Watching Anderson and David Duchovny chase after monsters and telekinetic mutants again has made me think about what it is about the actress that has fueled this ardent, decades-long heroine worship. I usually despise TMZ-style coverage of celebrity inanity, but when it comes to Anderson, I pore over gossip, photo shoots, tweets, whatever. Embarrassing as it is, I can’t get enough. I almost joined Instagram. Cringe.

I have to confess that, ironically, it started out with an attraction for Duchovny, who was uber cute back in the day as geeky Fox Mulder. That transformed into an overall appreciation for the show’s beguiling mashup of sci-fi, fantasy and paranoia fueled by the erosion of freedom in the digital age. Of course, the rocket fuel-grade chemistry between Mulder and Scully was always a draw.

But somewhere in the ’90s, a time when kickass female TV characters had a lot more grit than they do now (“Buffy,” for instance), I realized that Scully was the true magic of the show.

Forget the aliens — what I really wanted to believe in was a flame-haired feminist who could hold her own with the suits (and thugs) at the FBI and in the lab. She could outsmart, outshoot and outquip most of the men she came up against, yet she never gloated. Sure, she was hot for Mulder, but she wasn’t going to let herself be defined by her relationship to him. A few years ago at Comic-Con, I met young women who had not been alive when “X-Files” started but who had pursued careers in science because they looked up to Scully as little girls. ‘Nuff said.

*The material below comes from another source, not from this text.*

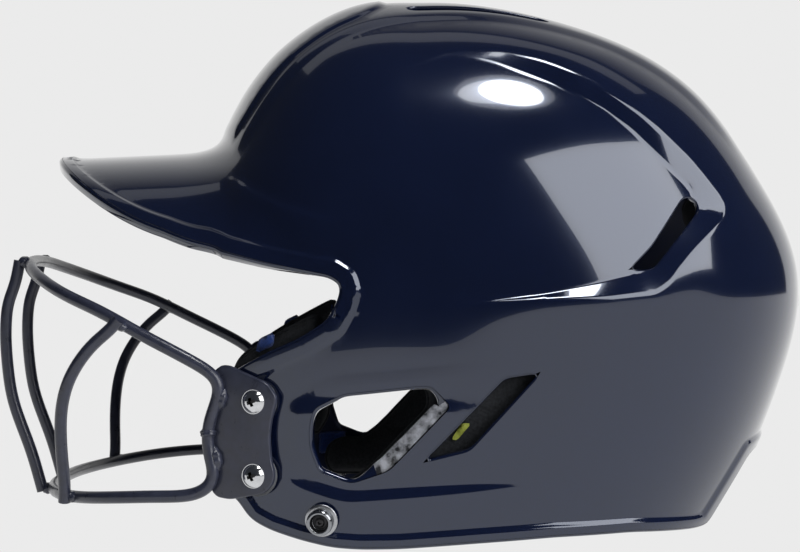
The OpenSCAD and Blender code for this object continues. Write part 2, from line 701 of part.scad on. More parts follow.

Once the show was over, you’d think my crush would wane, but the Emmy-winning Anderson just got cooler in my mind. She didn’t stick around Hollywood doing second-rate drivel, but instead she chose one arty project after another — from her turn as the lovely Lily in “House of Mirth” to a shiver-inducing Miss Havisham in “Great Expectations” and the icy Lady Dedlock in “Bleak House.” Turns out Anderson has brains, just like Dana.

Even when she did go back into sleuth mode, such as starring as sultry detective Stella in the British hit “The Fall,” she raised eyebrows with a character who takes the lead in bed as well as at work. And now she’s coming to New York this spring as Stella, the iconic role in Tennessee Williams’ classic “A Streetcar Named Desire.”

Since she lives in London and has two little kids to tend to, Anderson wasn’t exactly dying to slip back into Scully’s pantsuits. That they tried to pay her half what they wanted to pay Duchovny didn’t help matters. But she stuck to her guns and got her due.

So here I am, inviting all of you to join my unofficial fan club because Anderson still rocks. Let’s not even get into the fact that she seems to be aging backward. Yes, yes, I know, Scully is supposed to be immortal, according to fan theory, but this is ridiculous.

As we prepare to say farewell to the show again all too soon, all we fangirls can do is believe the truth will be out there again. Someday.